„ehrensold“
ich will auch bundespräsident werden, also zumindest für anderthalb jahre. ich wüsste auch, was ich für reden halten würde, es gäbe manches zu sagen. wenn ich das schön durchhalte, dann bekomme ich einen „ehrensold“. das ist ein seltsames wort. es geht wohl davon aus, dass menschen in der position eines bundespräsidenten per se ehrenhaft sind, sonst wären sie nicht bundespräsident geworden. im ränkespiel der parteien eine etwas übertriebene vorstellung.
und irgendwie steckt da auch die vorstellung drin, dass man als bundespräsident anscheinend der wehrpflicht unterliegt oder „teil der truppe“ ist. wie käme sonst jemand auf die idee, es „sold“ zu nennen. jetzt steht natürlich die frage im raum, für was denn ehemalige bundepräsidenten gekämpft haben? aber vielleicht leisten sie zivildienst, da bekam man ja auch „sold“. man bekam sogar ein häufchen geld, wenn der dienst beendet war. wäre hübsch gewesen, wenn man es „ehrensold“ genannt hätte, bei dem knochenjob, den man gemacht hatte.
und noch schöner wäre es gewesen, wenn man über eine ähnlich hohe abfindung monatlich verfügen könnte. da wäre das häuschen, das man sich nach dem zivildienst gekauft hat, schnell abbezahlt. oh, das klingt jetzt nach sozialneid. stimmt, man möchte nicht zum bundespräsidenten werden, man möchte die rolle gar nicht übernehmen, allein der terminkalender, der einen da durch die gegend scheuchen wird.
aber doch impliziert das wort etwas, nämlich „ehre“. und da wird es auch schwierig. es ist ein sehr altbackener begriff, der schwammig daherkommt. meist wird auch dieser begriff im zusammenhang mit dem militär gebraucht, abgesehen vom ehrenamt. ehrenamtlich tätige dürfen eine aufwandsentschädigung erhalten, die in berlin zum beispiel für jeden geleisteten dienst den wert von zwei bvg-tickets umfasst für die fahrt hin und zurück.

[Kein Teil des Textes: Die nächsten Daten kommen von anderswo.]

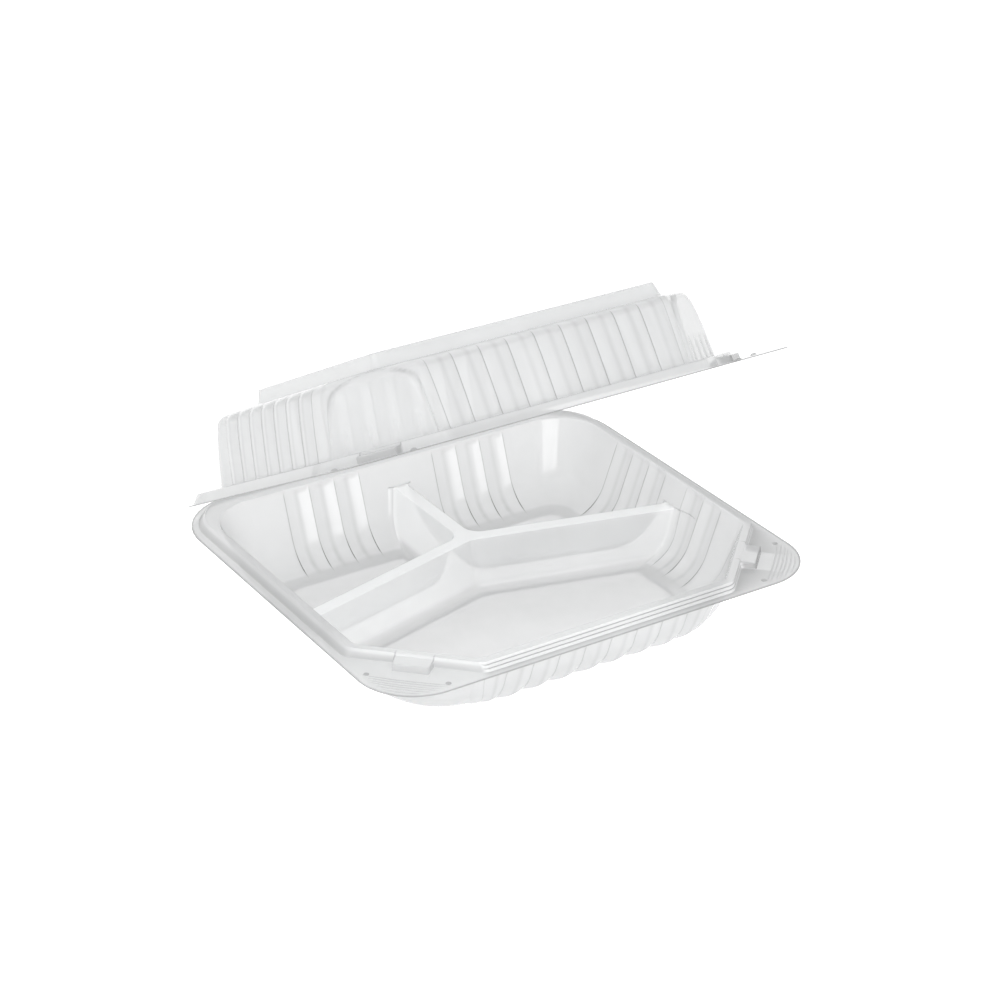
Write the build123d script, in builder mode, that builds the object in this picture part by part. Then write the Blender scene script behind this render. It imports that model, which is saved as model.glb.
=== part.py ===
from build123d import *
import os
from math import asin, ceil, cos, isclose, radians, sin, sqrt, tan

# Clear hinged takeaway container: a tray with three compartments and a fluted, stepped lid.
# X runs along the hinge, +Y points to the hinge, +Z is up and the origin is the middle of the
# resting face. Heights are measured from the top of the tray's flange.
# The lid is drawn closed, then turned to its part-open rest position.

os.makedirs("parts", exist_ok=True)

# Sheet, flanges and bowl
SHEET = 0.4
FLANGE_LENGTH = 210.0
FLANGE_DEPTH = 191.6
HINGE_CORNER_RADIUS = 30.0
TRAY_CORNER_RADIUS = 25.5
LID_CORNER_RADIUS = 14.0
BOWL_DEPTH = 30.0
FLANGE_Z = BOWL_DEPTH + SHEET
FIT_CLEARANCE = 0.3
CUT_EXTRA = 1.0

# Rim that stands up from the flange, and the ledges of flange left outside it
SIDE_LEDGE = 6.1
FRONT_LEDGE = 5.6
BACK_LEDGE = 5.8
RIM_HEIGHT = 4.1
RIM_FLARE = 2.3
RIM_BACK_CORNER = 24.0
CHAMFER_CUT = 26.7
CHAMFER_FLARE = 1.0
CHAMFER_CORNER = 6.0
RIM_SIDE = FLANGE_LENGTH / 2 - SIDE_LEDGE
RIM_FRONT = FLANGE_DEPTH / 2 - FRONT_LEDGE
RIM_BACK = FLANGE_DEPTH / 2 - BACK_LEDGE
RIM_CHAMFER = (RIM_SIDE + RIM_FRONT) / sqrt(2) - CHAMFER_CUT

# Tray opening, inside the flat top of the rim
RIM_SIDE_WIDTH = 3.1
RIM_FRONT_WIDTH = 2.9
RIM_BACK_WIDTH = 9.6
OPENING_CORNER = 21.0
CORNER_SHRINK = 0.55
OPENING_SIDE = RIM_SIDE - RIM_SIDE_WIDTH
OPENING_FRONT = RIM_FRONT - RIM_FRONT_WIDTH
OPENING_BACK = RIM_BACK - RIM_BACK_WIDTH
OPENING_CHAMFER = RIM_CHAMFER - RIM_FRONT_WIDTH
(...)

gut es gibt ehrenämter, da wird mehr aufwandsentschädigung gezahlt, aber es darf eben kein gehalt sein. bei 200 000 euro im jahr, kann es sich aber nicht mehr um eine aufwandsentschädigung handeln (vor allen dingen nicht wenn im nachhinein bezahlt wird). wer in der glücksspirale oder in anderen lotterien die „rente“ gewinnt, liegt immer noch locker unter dem „ehrensold“. nein, es ist wahrscheinlich kein sozialneid – es ist die frage nach der verhältnismässigkeit zwischen leistung und entlohnung auf lebenszeit. hier werden durch den ehrensold viele ehrhaften tätigkeiten entehrt. wir leben da wohl über unsere verhältnisse.